Overall, each member provided some great reflections and insights into the topic of audio/video technologies and learning networks.

Submitted by: Marie

Week 7 overview of group 2

This week there was an interesting mix of points and perceptions from group two.

Erika talked about “going public” as an important final step in the learning process which is often overlooked and underrated. She points out that it is important that students have the opportunity to share what and how they’ve learned publicly and be able to reflect on the learning process. There was a lot of talk about understanding the implications and importance of technology.

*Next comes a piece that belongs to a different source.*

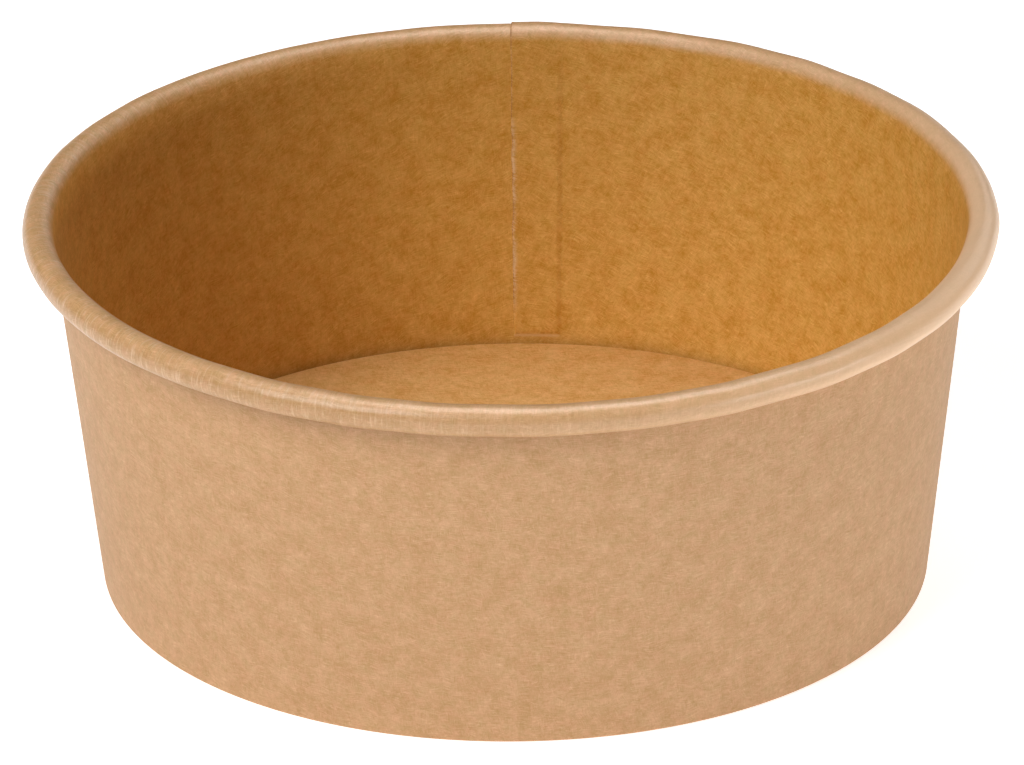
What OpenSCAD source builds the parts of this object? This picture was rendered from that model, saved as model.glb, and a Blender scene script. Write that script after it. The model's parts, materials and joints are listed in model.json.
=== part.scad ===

Melissa echoed a lot of Erika’s thoughts when she talked about changing our thought processes. How change is inherent in this new system, and anyone not willing to change is going to be in trouble. This is where access to and openness for professional development will be crucial. We teach our children through our own actions and words, so this modeling behavior can help them correctly navigate the online waters on their own in the future.

Justin talked about “authentic learning” and how we need more authentic learning experiences. He used World Simulation Project as an example since its’ ultimate goal is to allow students to get real world experiences. He also talked about how important change is and how inseparable technology skills are to that change going forward.

In my blog post, I completely agreed with Justin’s viewpoint on authentic learning and looking at we can most effectively immerse our students in the content that they are learning. How do we keep the learning process alive, agile and interactive for students?

All in all, a great group of posts from a great group in general.